Adalah penting untuk kita sadari bahwa perempuan juga layak untuk menjadi seorang pahlawan. Dan di buku tersebut, perempuan yang baik justru menjadi pahlawan bagi seorang pahlawan. Dialah sumber energi kepahlawanan itu, dialah pencetak pahlawan itu. Dalam memahami buku tersebut saya pun tergelitik untuk ikut mendeklarasikan diri menjadi salah satu orang yang dicari dan dirindukan peradaban dunia. Perempuan bisa menambah pengetahuan dan pengalamannya terus, sehingga membentuk kematangan dan kedewasaan emosi yang baik serta berbekal ilmu yang berkah untuk dapat digunakan untuk mendidik para calon pahlawan nantinya. Untuk mencapai hal tersebut, tentunya perempuan harus melewati fase-fase penuh tantangan dan pembelajaran, bukannya dengan diam menanti takdir yang datang.
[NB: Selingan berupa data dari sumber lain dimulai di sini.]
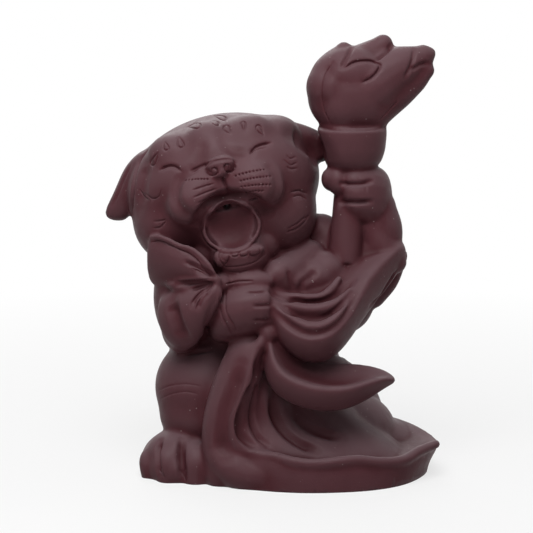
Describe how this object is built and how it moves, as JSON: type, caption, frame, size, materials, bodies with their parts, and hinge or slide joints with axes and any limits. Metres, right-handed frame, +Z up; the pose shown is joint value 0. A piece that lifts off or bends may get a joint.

Kemudian masih tetap enggan melahirkan dan mendidik pahlawan. Karena dirinya sendiri saja masih belum cukup matang untuk menyadari bahwa dirinya adalah seorang pahlawan dan bahkan darinya jualah para pahlawan berasal. Untuk itu, wahai saudari-saudariku, taklukkanlah tantangan dimana itu tampak mustahil bahkan bagi seorang laki-laki. Taklukkanlah tantangan itu dengan anggun, petiklah ilmunya, simpan untuk bekalmu nanti. Perempuan harus berani, agar dia dapat menularkan keberanian itu kepada perempuan lainnya, dan pada saatnya nanti dia akan menularkan keberanian itu pada anak laki-lakinya. Perempuan dengan gelar doktor atau profesor, misalnya, bukanlah sebuah larangan. Bayangkan bila anak Saudari nanti mendapatkan didikan pertama di masa emasnya langsung dari seorang doktor atau profesor...
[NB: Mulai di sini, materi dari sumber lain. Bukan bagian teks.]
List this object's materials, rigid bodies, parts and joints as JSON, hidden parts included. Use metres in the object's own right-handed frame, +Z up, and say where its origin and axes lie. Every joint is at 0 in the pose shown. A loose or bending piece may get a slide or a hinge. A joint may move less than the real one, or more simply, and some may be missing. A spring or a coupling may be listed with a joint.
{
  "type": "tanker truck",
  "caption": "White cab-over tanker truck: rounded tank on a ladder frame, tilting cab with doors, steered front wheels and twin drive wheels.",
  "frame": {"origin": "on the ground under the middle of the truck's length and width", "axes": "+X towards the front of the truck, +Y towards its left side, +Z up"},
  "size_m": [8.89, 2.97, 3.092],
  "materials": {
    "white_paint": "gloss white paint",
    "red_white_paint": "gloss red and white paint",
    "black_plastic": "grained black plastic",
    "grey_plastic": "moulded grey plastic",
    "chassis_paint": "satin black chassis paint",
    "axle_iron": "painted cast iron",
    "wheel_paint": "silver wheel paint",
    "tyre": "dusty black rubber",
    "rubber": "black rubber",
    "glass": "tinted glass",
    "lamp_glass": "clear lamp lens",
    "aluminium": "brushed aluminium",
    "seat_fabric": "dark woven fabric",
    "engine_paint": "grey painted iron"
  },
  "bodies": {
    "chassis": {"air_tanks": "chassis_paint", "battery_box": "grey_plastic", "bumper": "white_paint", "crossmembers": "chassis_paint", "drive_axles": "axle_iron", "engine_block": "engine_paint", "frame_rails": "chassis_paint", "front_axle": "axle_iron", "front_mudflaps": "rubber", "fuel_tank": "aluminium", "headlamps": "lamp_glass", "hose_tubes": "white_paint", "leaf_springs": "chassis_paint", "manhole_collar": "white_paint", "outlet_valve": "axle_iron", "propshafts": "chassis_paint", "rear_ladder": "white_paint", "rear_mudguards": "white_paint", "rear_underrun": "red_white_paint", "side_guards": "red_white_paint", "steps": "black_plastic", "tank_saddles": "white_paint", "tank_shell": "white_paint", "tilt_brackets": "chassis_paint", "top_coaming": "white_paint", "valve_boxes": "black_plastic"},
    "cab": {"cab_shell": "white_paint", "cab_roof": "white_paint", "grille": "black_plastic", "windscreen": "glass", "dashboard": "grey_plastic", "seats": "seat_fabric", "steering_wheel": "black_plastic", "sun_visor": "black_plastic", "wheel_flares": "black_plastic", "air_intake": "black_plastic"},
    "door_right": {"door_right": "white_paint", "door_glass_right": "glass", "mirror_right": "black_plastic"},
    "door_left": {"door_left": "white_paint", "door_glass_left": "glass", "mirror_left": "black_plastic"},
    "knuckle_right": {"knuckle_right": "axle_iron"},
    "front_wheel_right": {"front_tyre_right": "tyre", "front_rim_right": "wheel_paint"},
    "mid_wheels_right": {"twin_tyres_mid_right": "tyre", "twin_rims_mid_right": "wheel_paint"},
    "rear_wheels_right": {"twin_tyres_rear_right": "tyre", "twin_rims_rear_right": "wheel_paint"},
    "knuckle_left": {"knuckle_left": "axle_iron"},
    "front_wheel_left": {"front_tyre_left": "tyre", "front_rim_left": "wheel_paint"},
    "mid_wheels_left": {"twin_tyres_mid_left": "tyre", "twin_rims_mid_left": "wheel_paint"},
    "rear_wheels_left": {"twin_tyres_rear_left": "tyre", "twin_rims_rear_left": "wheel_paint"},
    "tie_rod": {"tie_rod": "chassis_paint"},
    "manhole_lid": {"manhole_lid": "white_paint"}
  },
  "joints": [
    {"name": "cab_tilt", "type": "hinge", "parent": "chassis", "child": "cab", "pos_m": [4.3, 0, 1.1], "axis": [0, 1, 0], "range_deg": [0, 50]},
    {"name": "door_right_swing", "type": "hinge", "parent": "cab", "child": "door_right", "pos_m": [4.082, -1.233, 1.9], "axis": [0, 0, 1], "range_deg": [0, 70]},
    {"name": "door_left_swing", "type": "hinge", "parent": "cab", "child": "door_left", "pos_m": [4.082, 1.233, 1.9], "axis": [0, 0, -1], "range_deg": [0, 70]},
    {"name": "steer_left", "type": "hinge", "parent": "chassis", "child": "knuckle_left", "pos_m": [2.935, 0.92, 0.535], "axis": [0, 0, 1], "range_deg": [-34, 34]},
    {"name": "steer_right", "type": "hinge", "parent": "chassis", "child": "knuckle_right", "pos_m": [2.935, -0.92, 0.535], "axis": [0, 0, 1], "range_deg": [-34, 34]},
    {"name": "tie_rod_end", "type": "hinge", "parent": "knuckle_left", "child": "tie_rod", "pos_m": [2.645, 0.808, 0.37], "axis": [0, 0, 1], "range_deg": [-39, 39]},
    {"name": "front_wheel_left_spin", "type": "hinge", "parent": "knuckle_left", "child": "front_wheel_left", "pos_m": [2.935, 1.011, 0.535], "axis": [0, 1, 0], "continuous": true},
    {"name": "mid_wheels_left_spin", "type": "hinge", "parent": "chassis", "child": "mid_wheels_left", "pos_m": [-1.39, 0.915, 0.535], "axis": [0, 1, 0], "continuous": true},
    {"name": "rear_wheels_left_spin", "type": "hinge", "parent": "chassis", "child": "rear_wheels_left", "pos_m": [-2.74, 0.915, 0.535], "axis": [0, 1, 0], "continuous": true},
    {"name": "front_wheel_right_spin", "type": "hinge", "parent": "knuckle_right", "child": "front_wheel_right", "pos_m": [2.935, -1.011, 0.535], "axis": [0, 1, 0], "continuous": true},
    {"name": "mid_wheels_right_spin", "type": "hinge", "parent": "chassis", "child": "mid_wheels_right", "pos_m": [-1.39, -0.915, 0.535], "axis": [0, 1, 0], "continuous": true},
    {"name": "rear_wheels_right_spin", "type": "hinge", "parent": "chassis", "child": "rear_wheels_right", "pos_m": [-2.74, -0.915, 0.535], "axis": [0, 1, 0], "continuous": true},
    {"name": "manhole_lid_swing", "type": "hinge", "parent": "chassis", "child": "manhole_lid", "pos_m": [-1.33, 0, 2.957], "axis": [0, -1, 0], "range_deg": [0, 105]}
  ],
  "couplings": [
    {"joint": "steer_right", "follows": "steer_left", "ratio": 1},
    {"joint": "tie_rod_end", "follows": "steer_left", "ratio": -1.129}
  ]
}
Bagi para laki-laki dan perempuan, jadilah pahlawan sejati. Tumpahkanlah semua potensimu di koridornya masing-masing. Seorang pahlawan selalu bisa berdiri tegak ditengah badai yang berkecamuk, selalu tampak santai dalam kesibukannya, selalu tersenyum di tengah kesedihannya, dan selalu mampu menenangkan hati saudaranya bahkan ketika hatinya galau...

Tidak ada pahlawan yang meminta dirinya diakui sebagai seorang pahlawan... Namun, yang dapat kita lakukan adalah mengadopsi kisah-kisah kepahlawanan, dan melakukan yang terbaik tanpa mengharapkan pengakuan dan imbalan. Karena itulah esensi pahlawan sejati.

Nah, Saudara dan Saudariku yang dicintai Allah, siapa yang mau jadi PAHLAWAN SEJATI?
by: Arina Zuliany, bukan siapa-siapa.